All of the recommended approaches for handling all but the smallest of BLOBs recommend using the sqlResultToBytes. This activity can only handle a single BLOB in the result set. It should be easy to extend the activity so that it can have multiple outputs and so can handle multiple BLOBs in each row.

Handling multiple rows is a bit more tricky. Doing so would require outputting special markers to separate one BLOBs data stream from the next. The various other activities to which this output is delivered would also be required to handle these new markers and behave accordingly. This is something the OGSA-DAI team hope to look into for future releases.

Writing BLOBs

To write BLOBs to relational data service resources using OGSA-DAI the sqlUpdateStatement activity must be used. This activity must specify a parameterized query and also specify inputs to which the parameter values must be sent.

The sqlUpdateStatement expects each input block to contain a whole column value. To pass BLOB data you have two options:

  • Pass a single byte array containing the whole BLOB.
  • Pass a reference to a file containing the BLOB data.
In keeping with OGSA-DAI's aim to stream data and avoid large amounts of data being held in memory at one time the second of these approaches is by far the best. The bytesToTempFile activity allows binary data to be streamed into a temporary file that can then be passed to the sqlUpdateStatement activity.

There are various options for creating the byte stream that is piped into the bytesToTempFile activity. This section discusses these options.

Get data using FTP or GridFTP

Remote files can be delivered as blocks of byte arrays into OGSA-DAI using the deliverFromURL or deliverFromGFTP activities. The output of these activities can be piped into the bytesToTempFile activity and on to the sqlUpdateStatement activity to insert the data in the remove file into the database as show:

The advantages of this approach are:

  • The data can be pulled directly from the client's file system.
  • The data can be pulled from a third party's file system.
  • The data passed to server in binary format.

The disadvantages of this approach are:

  • Only a single row can be inserted into the database.

Get data using Data Transport functionality

OGSA-DAI's Data Transport functionality can be used to provide the input to the bytesToTempFile activity.
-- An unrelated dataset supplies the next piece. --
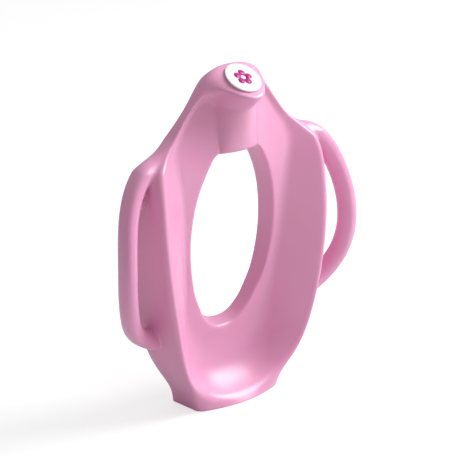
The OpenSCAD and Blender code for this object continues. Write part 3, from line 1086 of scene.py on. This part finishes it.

This has the advantage of allowing data be to delivered from one OGSA-DAI perform document to another. The chain of activities is shown:

OGSA-DAI's Data Transport functionality also allows clients to send the data in streamed blocks so it can be useful for more than service to service data transport.

The advantages of this approach are:

  • The data can be pushed in chunks by the client or third party.
  • The data is passed from server to client in binary format.
  • The full BLOB need never be held in memory at a single time.
  • Data can be passed between OGSA-DAI servers.

The disadvantages of this approach are:

  • Only a single row can be inserted into the database.
  • Too many repeated calls to the server to push the next block of data can result in a slow data transfer

Issues

Unfortunately OGSA-DAI does not yet provide a deliverFromAttachment activity. Such an activity would allow BLOBs to be delivered to the OGSA-DAI server as an attachment. We hope to provide this in the future.

Similarly we do not provide a mechanism for BLOB data to be sent to OGSA-DAI within the perform document using base 64 encoding. We will like to provide this functionality in the future.

Database and operating system specific issues

Processing large BLOBs can require that service administrators and client have a good understanding of the database and operating system the are using. Any database specific issues we have discovered are logged here.

MySQL

MySQL has a variable called max_allowed_packet that controls the maximum size of the communication buffer between the database and a client. This variable limits the size of a row in a result set. In order to return rows that contain large BLOBs this variable may have to be set to a value higher than the default.

Windows operating system

Too many repeated calls to the server within a short period of time can cause clients running on windows to run out of reserved ports. This can happen down using the Data Transport functionality to transfer a large BLOB in lots of small chunks. When this happens clients will see the following error:

java.net.BuildException: Address already in use: connect
A detailed explanation of the problem and suggested solutions can be found here. In many cases the easiest solution is simply to transfer the data in a smaller number of larger chunks.